Dariku yang sibuk menunggu kairos-Nya untuk kita.
Selamat membaca, semoga kaumerasa...
Ada keraguan dalam ketidakraguan yang aku rasakan. Ada lapang dalam sempitnya Solar Plexus-ku bekerja. Ada ketidakjelasan yang menuntut penjelasan pada lingkaran relativitas waktu. Dan ada kau yang kini melatar belakangi tulisan ini. Terserah, mau secara langsung atau tidak langsung, yang jelas kau telah memaksaku menjadikanmu objek kajian baru. Semoga, yang sedang membaca ini adalah kau setimulus yang kumaksud, jadi pesan rahasia ini bukan hanya aku saja yang bisa nikmati namun kau juga.

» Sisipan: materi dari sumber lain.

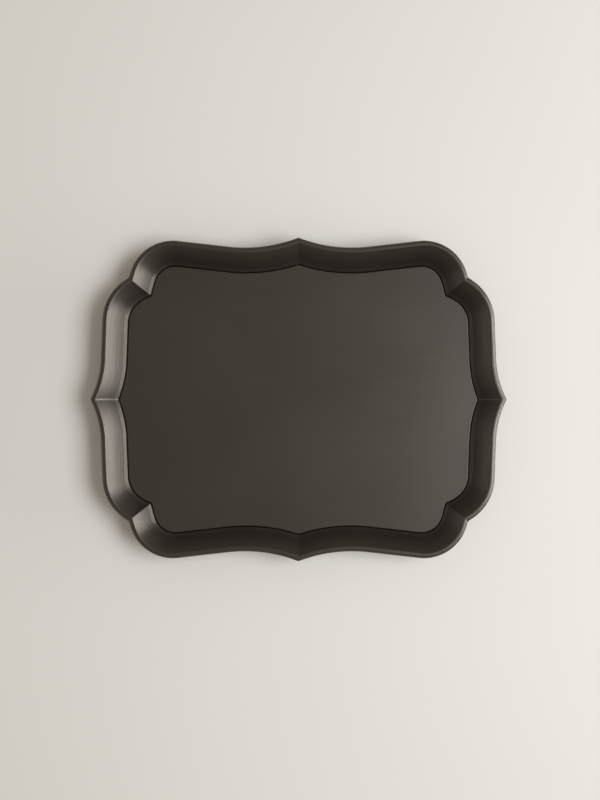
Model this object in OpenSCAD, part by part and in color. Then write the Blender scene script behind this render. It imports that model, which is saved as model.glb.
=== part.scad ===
// Scalloped serving tray: four shaped rails mitred at the corner notches,
// a loose-fitted floor panel resting on a rebate, hidden corner splines and felt pads.
// Units are millimetres. Z is up, X runs along the tray, Y across it.
// The origin is on the table, under the middle of the tray.

/* [Outline] */
// overall length, from the point of one short side to the point of the other
length = 450; // [375:1:540]
// overall width, from the point of one long side to the point of the other
width = 350; // [292:1:420]
// how far the corner notch lies in from the end of the tray
notch_inset_x = 41.8; // [36:0.1:48]
// how far the corner notch lies in from the side of the tray
notch_inset_y = 43.1; // [38:0.1:49]
// slope of the long side where it leaves its middle point, in degrees
long_point_angle = 21.2; // [18:0.1:24]
// slope of the short side where it leaves its middle point, in degrees
short_point_angle = 27.3; // [24:0.1:30]
// radius of the hollow curve beside a long side's point, as a share of the length
long_hollow_share = 0.356; // [0.3:0.001:0.4]
// radius of the hollow curve beside a short side's point, as a share of the width
short_hollow_share = 0.297; // [0.25:0.001:0.34]
// radius of the lobe at the end of a long side
long_lobe_radius = 48; // [40:0.5:54]
// radius of the lobe at the end of a short side
short_lobe_radius = 54; // [45:0.5:62]
// angle at which the long side runs into the corner notch, in degrees
long_notch_angle = 72.7; // [68:0.1:76]
// angle at which the short side runs into the corner notch, in degrees
short_notch_angle = 55.6; // [51:0.1:60]
// straight run from a lobe to the corner notch
notch_run = 6.3; // [3:0.1:9]

/* [Rail section] */
// height of the whole tray above the table
height = 32; // [28:0.5:38]
// radius of the rounded top of the rim
rim_radius = 3.6; // [3:0.1:4.5]
// how far the inner edge of the rim lies in from the outline
rim_inner = 3.8; // [3.7:0.1:5]
// depth of the steep little step below the rim's inner edge
rim_step_drop = 2.8; // [1.5:0.1:4]
// width of that step, seen from above
rim_step_width = 1.1; // [0.8:0.1:2]
// how far the foot of the sloping wall lies in from the outline
wall_foot = 24; // [20:0.5:28]
// height of the wall's foot above the floor
foot_lip = 0.9; // [0.5:0.1:1.5]
// how far the outer face lies in from the outline at the base
base_inset = 12.5; // [10:0.5:15]
// width of the ledge that carries the floor panel
ledge_width = 13; // [9:0.5:14]
// thickness of that ledge
ledge_thickness = 3; // [2.5:0.1:4]

/* [Floor panel] */
// thickness of the floor panel
panel_thickness = 4; // [3:0.1:5]
// gap all round between the floor panel and the wall's foot
panel_gap = 1; // [0.5:0.1:1.5]

/* [Corner splines] */
// length of a spline across the mitre
spline_length = 22; // [16:0.5:26]
// width of a spline
spline_width = 7; // [5:0.5:8]
// thickness of a spline
spline_thickness = 2; // [1.5:0.1:2.5]
// clearance round a spline in its slots
spline_clearance = 0.1; // [0.05:0.05:0.2]

/* [Pads] */
// diameter of a felt pad
pad_diameter = 14; // [10:0.5:16]
// thickness of a felt pad
pad_thickness = 1.5; // [1:0.1:3]

/* [Output] */
// which node to draw

/* [Hidden] */
$fn = 128;

// straight pieces of rail are a hair smaller than the curves and reach a little
// way into them, so that the pieces of a rail join as one solid
hair = 0.01;
bite = 0.4;

// heights above the table
base_z = pad_thickness;
ledge_z = base_z + ledge_thickness;
floor_z = ledge_z + panel_thickness;
foot_z = floor_z + foot_lip;
rim_z = height - rim_radius;

// the rail's section runs inward from the outline
ledge_end = wall_foot + ledge_width;
panel_edge = wall_foot + panel_gap;

// unit vector at an angle, and the one to its left
function along(a) = [cos(a), sin(a)];
function left_of(a) = [-sin(a), cos(a)];

// A side is a chain from its middle point to the notch, worked out as though
// the side were the back one: hollow arc, flank, lobe, short straight run.
// side = [point distance, notch, point angle, hollow radius, lobe radius,
//         notch angle, other side's notch angle]
long_side = [width / 2, [length / 2 - notch_inset_x, width / 2 - notch_inset_y],
    long_point_angle, long_hollow_share * length, long_lobe_radius,
    long_notch_angle, short_notch_angle];
short_side = [length / 2, [width / 2 - notch_inset_y, length / 2 - notch_inset_x],
    short_point_angle, short_hollow_share * width, short_lobe_radius,
    short_notch_angle, long_notch_angle];

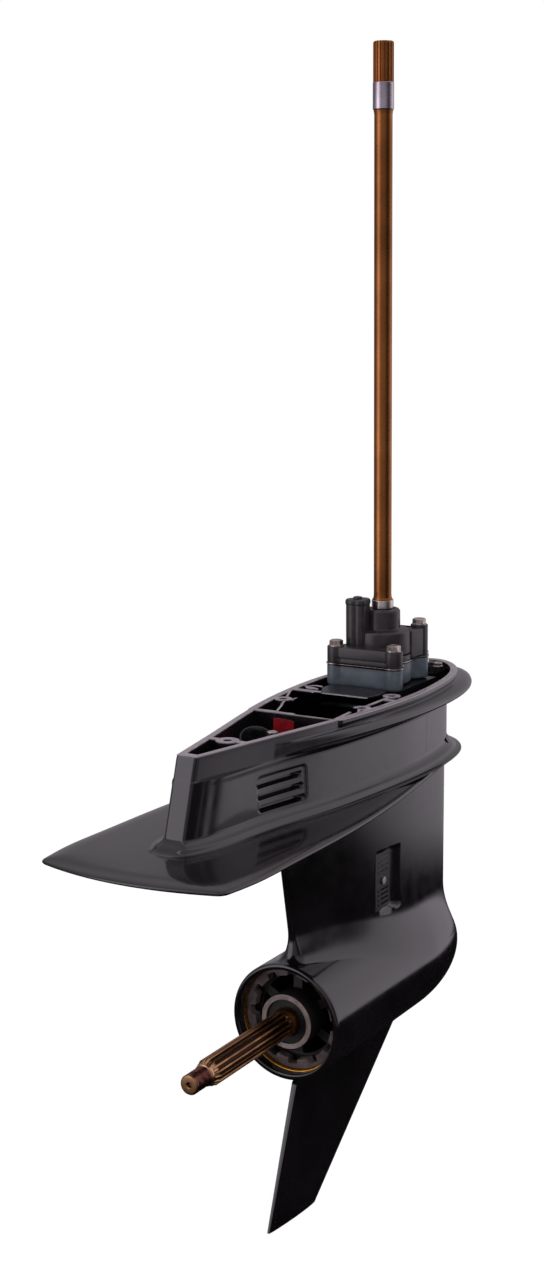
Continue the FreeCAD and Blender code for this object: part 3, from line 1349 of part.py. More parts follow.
nut_rear = -S.torpedo_rear + S.rim_recess
nut_front = nut_rear + S.nut_thick
washer_front = nut_front + S.lock_washer
carrier_outer = S.carrier_bore - S.run_gap
carrier_front = race_high - race_step
ring_thick = as_size(16.0)
carrier_turned = turned("CarrierTurned", [
    (S.seal_bore, -S.carrier_face), (S.carrier_hub, -S.carrier_face), (S.carrier_hub, race_low - 26),
    (carrier_outer, race_low - 14), (carrier_outer, race_low - 9), (carrier_outer - 3, race_low - 9),
    (carrier_outer - 3, race_low - 4), (carrier_outer, race_low - 4), (carrier_outer, carrier_front),
    (reverse_outer, carrier_front), (reverse_outer, race_low), (S.prop_journal + 5, race_low),
    (S.prop_journal + 5, -S.carrier_face + 34), (S.seal_bore, -S.carrier_face + 34)], "prop")
rear_flange = ring("CarrierFlange", carrier_outer, S.nut_inner - 3, washer_front + S.fit_gap,
                   washer_front + ring_thick, "prop")
webs = []
for i in range(6):
    web = Part.makeBox(S.nut_inner.value - S.carrier_hub.value, ring_thick.value - 1, 10,
                       Vector(S.carrier_hub.value - 1, washer_front.value + 0.5, -5))
    web.rotate(Vector(0, 0, 0), Vector(0, 1, 0), 60 * i + 30)
    web.translate(prop_centre)
    webs.append(solid_feature("CarrierWeb", web))
keep(fuse("BearingCarrier", [carrier_turned, rear_flange] + webs), "bearing_carrier")
keep(ring("CarrierORing", S.carrier_bore - S.fit_gap, carrier_outer - 3 + S.fit_gap, race_low - 8.5,
          race_low - 4.5, "prop"), "carrier_o_ring")
keep(group("PropShaftSeals", [
    ring("PropSeal", S.seal_bore - S.fit_gap, S.prop_journal + S.run_gap, low - S.carrier_face,
         low + 9 - S.carrier_face, "prop") for low in (3, 14)]), "prop_shaft_seals")
carrier_needle_low = -S.carrier_face + 38
carrier_needle = ring("CarrierNeedleShell", S.prop_journal + 5 - S.fit_gap, S.prop_journal + 4.2,
                      carrier_needle_low, carrier_needle_low + 30, "prop")
roller_x = S.prop_journal.value + 2.1
roller = roller_shape(2.0, 2.0, Vector(roller_x, carrier_needle_low.value + 2, -S.axis_drop.value),
                      Vector(roller_x, carrier_needle_low.value + 28, -S.axis_drop.value))
carrier_rollers = solid_feature("CarrierNeedles", Part.makeCompound(
    polar_copies(roller, int(S.needle_count.value), prop_centre, Vector(0, 1, 0))))
keep(group("CarrierNeedleBearing", [carrier_needle, carrier_rollers]), "carrier_needle_bearing")

ring_nut = ring("RingNutTurned", S.nut_radius, S.nut_inner, nut_rear, nut_front, "prop")
notch_root = S.nut_inner + S.nut_notch
polar_pocket(ring_nut, "NutNotch", "XZ_Plane", -nut_rear + 1,
             [(S.nut_inner - 3, -5.5), (notch_root, -5.5), (notch_root, 5.5), (S.nut_inner - 3, 5.5)],
             S.nut_thick + 2, S.nut_notches, False)
keep(ring_nut, "retaining_nut")
keep(ring("LockWasher", S.rim_bore - 0.1, S.nut_inner - 1, nut_front + S.fit_gap, washer_front, "prop"),
     "nut_lock_washer")

# Check every object, then write one file for each sub-part
doc.recompute()
for thing in doc.Objects:
    if "Invalid" in thing.State or "Error" in thing.State:
        raise RuntimeError(f"{thing.Label} failed: {thing.State}")
for thing in pieces:
    if thing.Shape.isNull() or not thing.Shape.isValid():
        raise RuntimeError(f"{thing.Label} has no valid shape")
os.makedirs("parts", exist_ok=True)
for thing in pieces:
    thing.Shape.exportStep(f"parts/{thing.Label}.step")
print(len(pieces), "sub-parts written")
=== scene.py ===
"""Outboard lower unit: surfaces, finishes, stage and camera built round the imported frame."""

import json
import math

import bmesh
import bpy
import numpy as np
from bpy.props import FloatProperty, FloatVectorProperty, PointerProperty
from mathutils import Matrix, Vector


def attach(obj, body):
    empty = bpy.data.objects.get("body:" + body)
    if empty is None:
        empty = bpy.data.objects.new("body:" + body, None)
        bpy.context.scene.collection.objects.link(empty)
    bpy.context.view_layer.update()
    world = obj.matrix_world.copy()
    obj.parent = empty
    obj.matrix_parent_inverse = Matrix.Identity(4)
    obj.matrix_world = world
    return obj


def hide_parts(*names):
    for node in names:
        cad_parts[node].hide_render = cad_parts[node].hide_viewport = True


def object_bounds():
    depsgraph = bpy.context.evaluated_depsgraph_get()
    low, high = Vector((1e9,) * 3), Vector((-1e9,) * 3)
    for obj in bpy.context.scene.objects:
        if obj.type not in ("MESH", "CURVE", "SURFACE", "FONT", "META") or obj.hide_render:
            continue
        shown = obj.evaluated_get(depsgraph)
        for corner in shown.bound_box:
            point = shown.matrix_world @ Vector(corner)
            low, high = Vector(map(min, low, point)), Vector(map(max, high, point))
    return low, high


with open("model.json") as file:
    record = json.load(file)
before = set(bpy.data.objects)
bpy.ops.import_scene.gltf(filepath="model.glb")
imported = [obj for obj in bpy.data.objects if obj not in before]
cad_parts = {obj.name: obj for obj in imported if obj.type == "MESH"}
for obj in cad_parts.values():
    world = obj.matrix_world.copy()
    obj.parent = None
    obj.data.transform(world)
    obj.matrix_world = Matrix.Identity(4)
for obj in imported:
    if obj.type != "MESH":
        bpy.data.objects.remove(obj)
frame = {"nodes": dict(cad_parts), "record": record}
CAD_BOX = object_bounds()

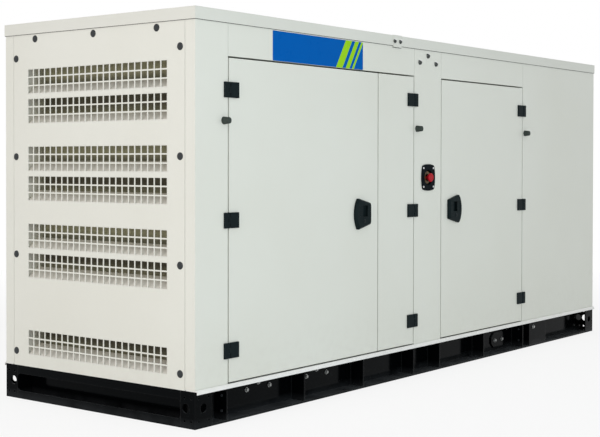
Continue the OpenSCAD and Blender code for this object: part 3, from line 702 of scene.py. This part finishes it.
PLATE_L, PLATE_H, PLATE_T, PLATE_CORNER = 0.669, 0.128, 0.0012, 0.004
PLATE_IN, PLATE_UP = 0.2875, 0.001
STRIPES = ((0.455, 0.505), (0.53, 0.56), (0.58, 0.595))
STRIPE_SLANT = 0.6
header_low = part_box("front_wide_header")[0]
plate_foot = header_low.z + PLATE_UP
plate_spot = Vector((header_low.x + PLATE_IN + PLATE_L / 2, header_low.y, plate_foot + PLATE_H / 2))

enamel = Finish("blue_and_green_enamel", specular_ior_level=0.015)
along, _, upward = enamel.axes()
slanted = along - upward * STRIPE_SLANT
plate_start = header_low.x + PLATE_IN - plate_foot * STRIPE_SLANT
green = sum((slanted > plate_start + start) * (slanted < plate_start + end) for start, end in STRIPES)
print_cloud = enamel.noise(30.0, 3.0)
blue_ink = enamel.blend(print_cloud, (0.0005, 0.106, 0.435, 1), (0.0005, 0.116, 0.46, 1))
green_ink = enamel.blend(print_cloud, (0.32, 0.65, 0.017, 1), (0.35, 0.69, 0.022, 1))
enamel.set({"Base Color": enamel.blend(green, blue_ink, green_ink), "Roughness": print_cloud * 0.1 + 0.24})
enamel.relief(print_cloud, 0.0002, 0.2)
piece("bare_plate", placed(flat_plate(PLATE_L, PLATE_H, PLATE_T, PLATE_CORNER, 4), [(plate_spot, OUT_FRONT)]),
      enamel, "canopy")

# ---- studio ----
# A plain pale floor in a soft white room. One wide, warm lamp stands off the grille end, and a cooler
# one faces the doors.

FLOOR_R, FLOOR_WHITENESS, FLOOR_FADE = 30.0, 0.84, (2.6, 6.0)
ROOM_LIGHT = 0.575


def seen(nodes):
    """1 for rays from the camera, mirrors or glass, and 0 for those that only carry light."""
    path = nodes.tree.nodes.new("ShaderNodeLightPath")
    kinds = ("Is Camera Ray", "Is Glossy Ray", "Is Transmission Ray")
    return sum(Socket(nodes, path.outputs[kind]) for kind in kinds).between(0.0, 1.0)


floor_bm = bmesh.new()
bmesh.ops.create_circle(floor_bm, cap_ends=True, segments=64, radius=FLOOR_R)
floor_mesh = bpy.data.meshes.new("studio_floor")
floor_bm.to_mesh(floor_mesh)
floor_bm.free()
studio_floor = bpy.data.objects.new("studio_floor", floor_mesh)
bpy.context.scene.collection.objects.link(studio_floor)
pale_floor = Finish("pale_floor", roughness=0.9, specular_ior_level=0.05)
floor_cloud = pale_floor.noise(0.8, 2.0)
pale_floor.set({"Base Color": pale_floor.blend(floor_cloud, (0.89, 0.89, 0.89, 1), (0.87, 0.87, 0.87, 1))})

# The floor passes into plain white for the rays that see it, and more so further out.

far_out = pale_floor.node("ShaderNodeVectorMath", {"operation": "LENGTH"}, {0: pale_floor.place}, "Value")
whiteness = seen(pale_floor) * (far_out.between(*FLOOR_FADE) * (1 - FLOOR_WHITENESS) + FLOOR_WHITENESS)
white = pale_floor.node("ShaderNodeEmission", None, {"Color": (1, 1, 1, 1), "Strength": 1.0})
paint = Socket(pale_floor, pale_floor.shader.outputs["BSDF"])
mixed = pale_floor.node("ShaderNodeMixShader", None, {0: whiteness, 1: paint, 2: white})
pale_floor.feed(pale_floor.tree.nodes["Material Output"], {"Surface": mixed})
studio_floor.data.materials.append(pale_floor.material)

world = bpy.data.worlds.new("soft_room")
bpy.context.scene.world = world
world.use_nodes = True
room = Nodes(world.node_tree)
room.feed(room.tree.nodes["Background"],
          {"Color": (1, 1, 1, 1), "Strength": seen(room) * (1 - ROOM_LIGHT) + ROOM_LIGHT})


def lamp(name, place, target, size, watts, colour):
    light = bpy.data.lights.new(name, "AREA")
    light.shape = "DISK"
    light.size = size
    light.energy = watts
    light.color = colour
    obj = bpy.data.objects.new(name, light)
    bpy.context.scene.collection.objects.link(obj)
    obj.location = place
    obj.rotation_euler = (Vector(target) - Vector(place)).to_track_quat("-Z", "Y").to_euler()


lamp("end_lamp", place=(-6.8, -0.8, 1.6), target=(-1.8, 0, 0.8), size=4.0, watts=96.6,
     colour=(1.0, 0.865, 0.844))
lamp("door_lamp", place=(-3.2, -5.5, 1.8), target=(-1.0, -0.5, 0.9), size=3.5, watts=94.6,
     colour=(0.832, 0.93, 1.0))

# The camera stands off the corner of the grille end and the door side, at about an adult's chest.

CAMERA_PLACE = (-5.441, -3.892, 1.059)
HEADING, PITCH, ROLL = 0.660, -0.0147, 0.0016
LENS, SENSOR_W, SHIFT_UP = 73.9, 36.0, -0.062
camera_data = bpy.data.cameras.new("camera")
camera_data.lens = LENS
camera_data.sensor_width = SENSOR_W
camera_data.shift_y = SHIFT_UP
camera = bpy.data.objects.new("camera", camera_data)
bpy.context.scene.collection.objects.link(camera)
camera.matrix_world = (Matrix.Translation(CAMERA_PLACE)
                       @ Matrix.Rotation(HEADING - math.pi / 2, 4, "Z")
                       @ Matrix.Rotation(math.pi / 2 + PITCH, 4, "X")
                       @ Matrix.Rotation(ROLL, 4, "Z"))
bpy.context.scene.camera = camera
bpy.context.scene.view_settings.view_transform = "Standard"
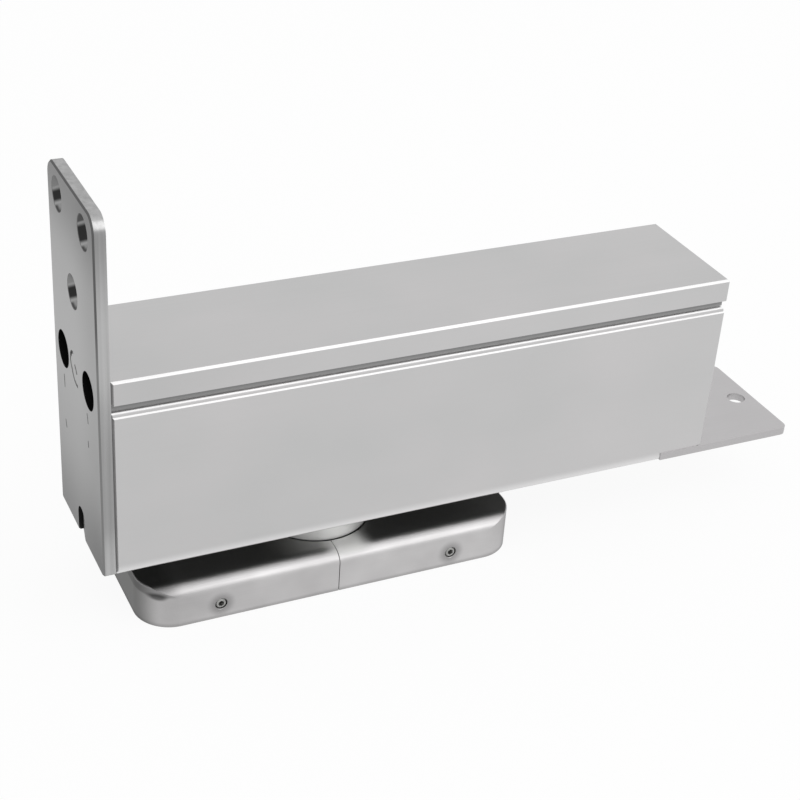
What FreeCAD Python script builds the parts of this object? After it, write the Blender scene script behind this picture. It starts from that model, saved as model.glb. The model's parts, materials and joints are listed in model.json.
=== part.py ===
import FreeCAD, Part
import math
import os
from FreeCAD import Vector

# Hydraulic door closer that stands on the floor under the pivot corner of a door. A steel plate and a
# two-part cover stay on the floor and hold the spindle. The long case is let into the door's bottom
# edge and swings about the spindle. Inside it a rack piston meshes with the spindle's teeth and works
# against two springs, and oil passes two valve screws behind the holes of the end plate.
# The origin is the spindle's axis at floor level. X runs along the case away from the end plate,
# Z is up. All sizes are millimetres.

# Case, measured from the spindle's axis and from the floor
spindle_to_plate = 65.0
floor_gap = 18.5
case_length = 175.6
case_width = 38.5
case_height = 56.0
case_wall = 3.0
case_floor = 4.5
case_end_round = 2.0
case_end_chamfer = 0.8
case_corner = 0.5
case_foot_round = 0.8
lid_height = 6.5
lid_top = 1.5
lid_edge = 0.58
lid_gap = 2.05
lid_lip_inset = 1.4
lid_lip_end = 0.5
lid_corner = 0.4
rim_step = 0.35
rim_band = 0.35
rim_round = 1.0
fit_gap = 0.25

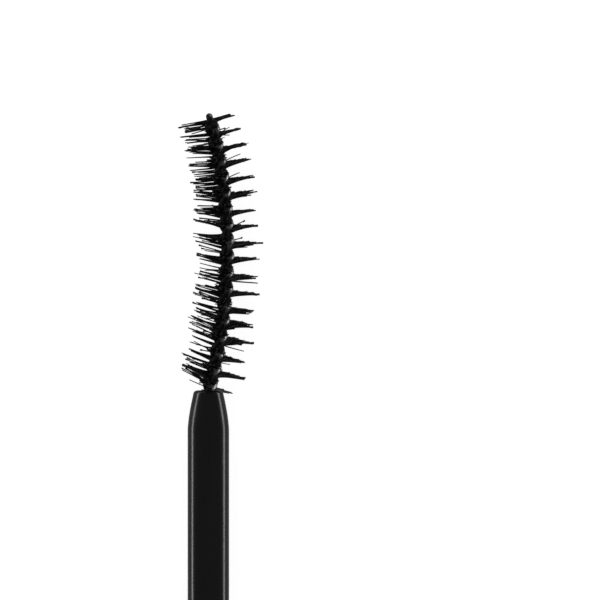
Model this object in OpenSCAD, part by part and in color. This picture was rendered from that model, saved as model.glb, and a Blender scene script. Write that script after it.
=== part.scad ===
// Opened mascara: a wand with a curved twisted-wire brush, and the tube that it screws onto.
// It lies on a table along Y. The wand's brush points to +Y and curves out to +X,
// and the tube lies beyond the brush, with its mouth facing it.

/* [Stem] */
// Diameter of the stem
stem_d = 4; // [3:0.1:5]
// Thickness of the stem across its two flats
stem_flats = 3.5; // [2.8:0.1:4]
// Length of stem that shows between the cap and the brush
stem_len = 42; // [30:1:55]
// Diameter of the stem's tip
stem_tip_d = 2.9; // [2.4:0.1:3.2]
// Length of the taper at the stem's tip
stem_taper = 3.9; // [2:0.1:8]
// Length of the stem's root inside the cap
root_len = 10; // [8:0.5:12]

/* [Brush] */
// Length of the brush's chord, from the stem to the tip of the wire
brush_len = 27.2; // [22:0.1:34]
// How far the brush bows out of the line of the stem
brush_bow = 1.82; // [0.4:0.02:2]
// Diameter of the wire
wire_d = 0.68; // [0.5:0.02:0.76]
// Length along the brush of one half turn of the wire
half_turn = 1.56; // [1.2:0.02:2]
// Diameter of a bristle
bristle_d = 0.09; // [0.07:0.01:0.12]
// Distance along the wire from one bristle to the next
bristle_step = 0.13; // [0.13:0.01:0.3]
// Reach of the bristles from the wire on the outside of the curve
reach_out = 3.25; // [2.4:0.05:3.9]
// Reach of the bristles on the inside of the curve
reach_in = 2.95; // [2.4:0.05:3.9]
// Mean reach of the bristles to both sides of the curve
reach_side = 2.85; // [2.4:0.05:3.4]
// How much the reach to both sides swells and narrows along the brush
reach_wave = 0.45; // [0:0.05:0.6]

/* [Neck and thread] */
// Room between the stem and the wiper's sleeve, for the curved wire
wiper_room = 1.2; // [1.1:0.05:1.5]
// Wall of the wiper's sleeve
wiper_wall = 0.8; // [0.6:0.05:1]
// Thickness of the wiper's flange
wiper_flange = 0.7; // [0.5:0.05:1]
// Length of the wiper's sleeve
wiper_len = 10; // [8:0.5:12]
// Wall of the bottle's neck
neck_wall = 1.2; // [1:0.05:1.6]
// Height of the neck above the tube's shoulder
neck_len = 12; // [11.5:0.1:15]
// Pitch of the screw thread
thread_pitch = 2.5; // [2.3:0.05:2.7]
// Number of turns that close the cap
thread_turns = 1.5; // [1.5:0.5:1.5]
// Height of the thread's ridge
thread_depth = 0.7; // [0.5:0.05:0.8]
// Clearance between ridge and wall
thread_clear = 0.15; // [0.1:0.01:0.25]

/* [Cap] */
// Length of the cap
cap_len = 54; // [42:1:70]
// Wall of the inner cap's barrel
barrel_wall = 0.95; // [0.8:0.05:1.4]
// Thickness of the inner cap's floor
barrel_floor = 1.6; // [1.2:0.1:2.4]
// Wall of the socket around the stem's root
socket_wall = 1.6; // [1.2:0.1:2]
// Thickness of the sealing washer
seal_t = 0.8; // [0.5:0.1:1.2]
// Length of the weight
weight_len = 14; // [8:1:18]
// Thickness of the trim ring's visible band
trim_band = 1.2; // [0.8:0.1:2]
// Depth of the trim ring's sleeve inside the cap
trim_sleeve = 1.8; // [1:0.1:2]

/* [Tube] */
// Thickness of the tube's shoulder
shoulder_t = 1.5; // [1:0.1:2]
// Wall of the bottle
bottle_wall = 1; // [0.8:0.05:1.4]
// Thickness of the bottle's bottom
bottle_floor = 1.2; // [0.8:0.1:2]
// Room between the brush's tip and the bottle's bottom in the closed mascara
tip_room = 2.5; // [1:0.1:5]
// Air above the mascara below the neck
air_len = 9; // [6:0.5:14]
// Thickness of the neck's loose collar
collar_t = 2.1; // [1.4:0.1:2.6]
// Wall of the collar
collar_wall = 1.55; // [1:0.05:1.7]
// Length of the spacer ring
spacer_len = 4; // [2:0.5:8]

/* [Outer case] */
// Room between the round inner parts and the outer shells
case_gap = 0.9; // [0.6:0.05:2]
// Wall of the outer shells
shell_wall = 1.1; // [0.8:0.05:1.6]
// Radius of the case's long corners
corner_r = 5; // [3:0.25:6.5]
// Radius of the rounded edge at both ends
edge_r = 1.2; // [0.4:0.1:2]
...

Apa pernyataan di atas mengejutkanmu?
Maaf, tapi bukankah adanya "cinta" tak butuh hitungan 1,2,3? Selama beberapa masa waktu terakhir ini, aku ditugaskan oleh hati untuk memerhatikan tentangmu lebih detail lagi, mencari-cari spektum apa yang orang sepertimu punya. Secara mendadak waktu bersamamu jadi salah satu hal penting untukku. Sebab saat itulah seluruh anggota jiwa siap bekerja, mengindentifikasi kau itu apa? Benarkah manusia? Sama seperti aku? atau.... Hhmmm, belum aku dapatkan jawaban pasti. Jika sekarang kubilang duniaku jadi sederhana dan sempurna saat kutumpukan padamu, percaya tidak? (tolong jangan pasang senyum retoris seperti itu) Memang, tak seharusnya aku menakar-nakar kelakuanmu, memberi persen atau patokan pada setiap inci gerak yang kautimbulkan. Maklum pribadiku memang seperti itu: suka memerhatikan hal kecil yang orang lain anggap tak penting, terlebih menyelidiki tentang perspektif apa, mengapa, dan bagaimana. Aku menggilai hal-hal semacam itu.
Sadar atau tidak. Pura-pura sadar atau tidak. Aku tak pernah menduga sepenting ini kehadiranmu jadi faktor utama penggetar jantunggku. Sering kupejamkan mata berupaya meninabobokkan rasa agar tidak terlewat ia dari batasnya. Jadi hal bijak yang bisa kulakukan untuk meminimalisir segala tindakan yang ditimbulkan oleh rasa nan berlebihan ini, ialah mencari sepi dan bersembunyi untuk menceritakan kekaguman ini. Aku sering seperti itu. Bisa jadi, jarang kehadiranku diketahui, tapi obsesi rasa ini masih begitu pekat mengikat. Bisa jadi, tidak ramai kukelakarkan
kekaguman, tapi ketahuilah aku setia berada disini meski jadi sosok yang
paling transparan. Tak penting dengan cara apa kuteliti kau, yang terpenting kau objek kajianku sekarang.
Aku tahu "cinta" tak selamanya timbulkan senyum bahagia. Semua punya masanya. Bahkan sebelum kau jadi objek kajianku, aku sudah seering mendapat kecewa, mereka berjejal dan mengumpal. Namun, tak pernah aku menyesal, malah aku bersyukur, semua kecewa yang kurasa adalah medium bagi diri ini berkaca. Jadilah aku semakin mendewasa. Sebelum ini pun aku pernah mempermasalahkan gerak waktu, bagaimana dengan mudahnya ia mengubah warna dari gugus suasana hati. Ahli mengevolusi yang tiada menjadi ada dan yang ada menjadi tiada. Gerak waktu yang begitu cepat pun pernah memusingkan organ luar terlebih organ dalam jasadku. Bagaimana tidak, seenaknya waktu mengubah debar yang terasa menjadi hambar yang menjalar: menghilangkan esensi rasa itu sendiri.
Jujur, aku khawatir hal semacam itu akan datang berada tepat di antara kita, memberi batas untuk objek kajian yang kini tengah kubahas: kau. Sampai saat yang tepat itu menjadi nyata, kupikir tak perlulah terlalu jauh membahas perihal masa depan, yang terpenting saat ini, bagiku, adalah saat ini. Biarlah urusan waktu Dia saja yang tahu.
Kepadamu si pecinta merah.
Akhhh... sialan
untuknya lagi gugus aksara ini tertata.
untuknya lagi gugus aksara ini tertata.